Jersey’s public nuisance laws were updated this week after a proposition lodged by Environment Minister Steve Luce was approved by the States last September.

Deputy Luce said that his department would continue to give advice to Islanders to not feed gulls in problem areas but stricter enforcement could now be used, if necessary. If an Islander refuses to stop feeding the animal, a notice would be served. If the notice is breached, a file would be sent to the Attorney General.

‘We continue to try through education to encourage people not to feed seagulls,’ he said. ‘But what this will do is give us the power to take action and, if necessary, impose a fine if they ignore the advice which we give them.
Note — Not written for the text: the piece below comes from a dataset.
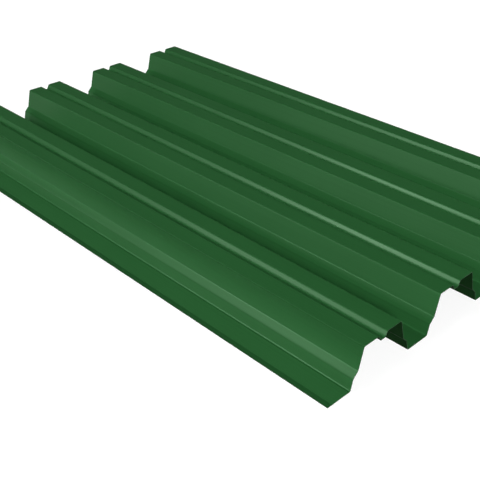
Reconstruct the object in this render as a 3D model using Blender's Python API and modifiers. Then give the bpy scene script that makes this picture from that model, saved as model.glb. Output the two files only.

‘When seagulls are fed they get used to being around us and that is when they start going into places like al-fresco areas of restaurants.

‘When we were having the debate a lot of people contacted me to say that in areas of terraced housing and back alleys people can be feeding seagulls and it causes problems.

‘They can pester people if they are having barbecues, picnics or just eating in their back garden.’
The minister added that it was hoped that the nuisance caused by a number of other creatures could be tackled with the new legislation.

‘The other thing when food is left out for seagulls is that it can attract vermin, so there are all sorts of good reasons for this law,’ he said. ‘The one thing I want to say is that I don’t want people to be discouraged from the good work they do feeding wild birds throughout the winter.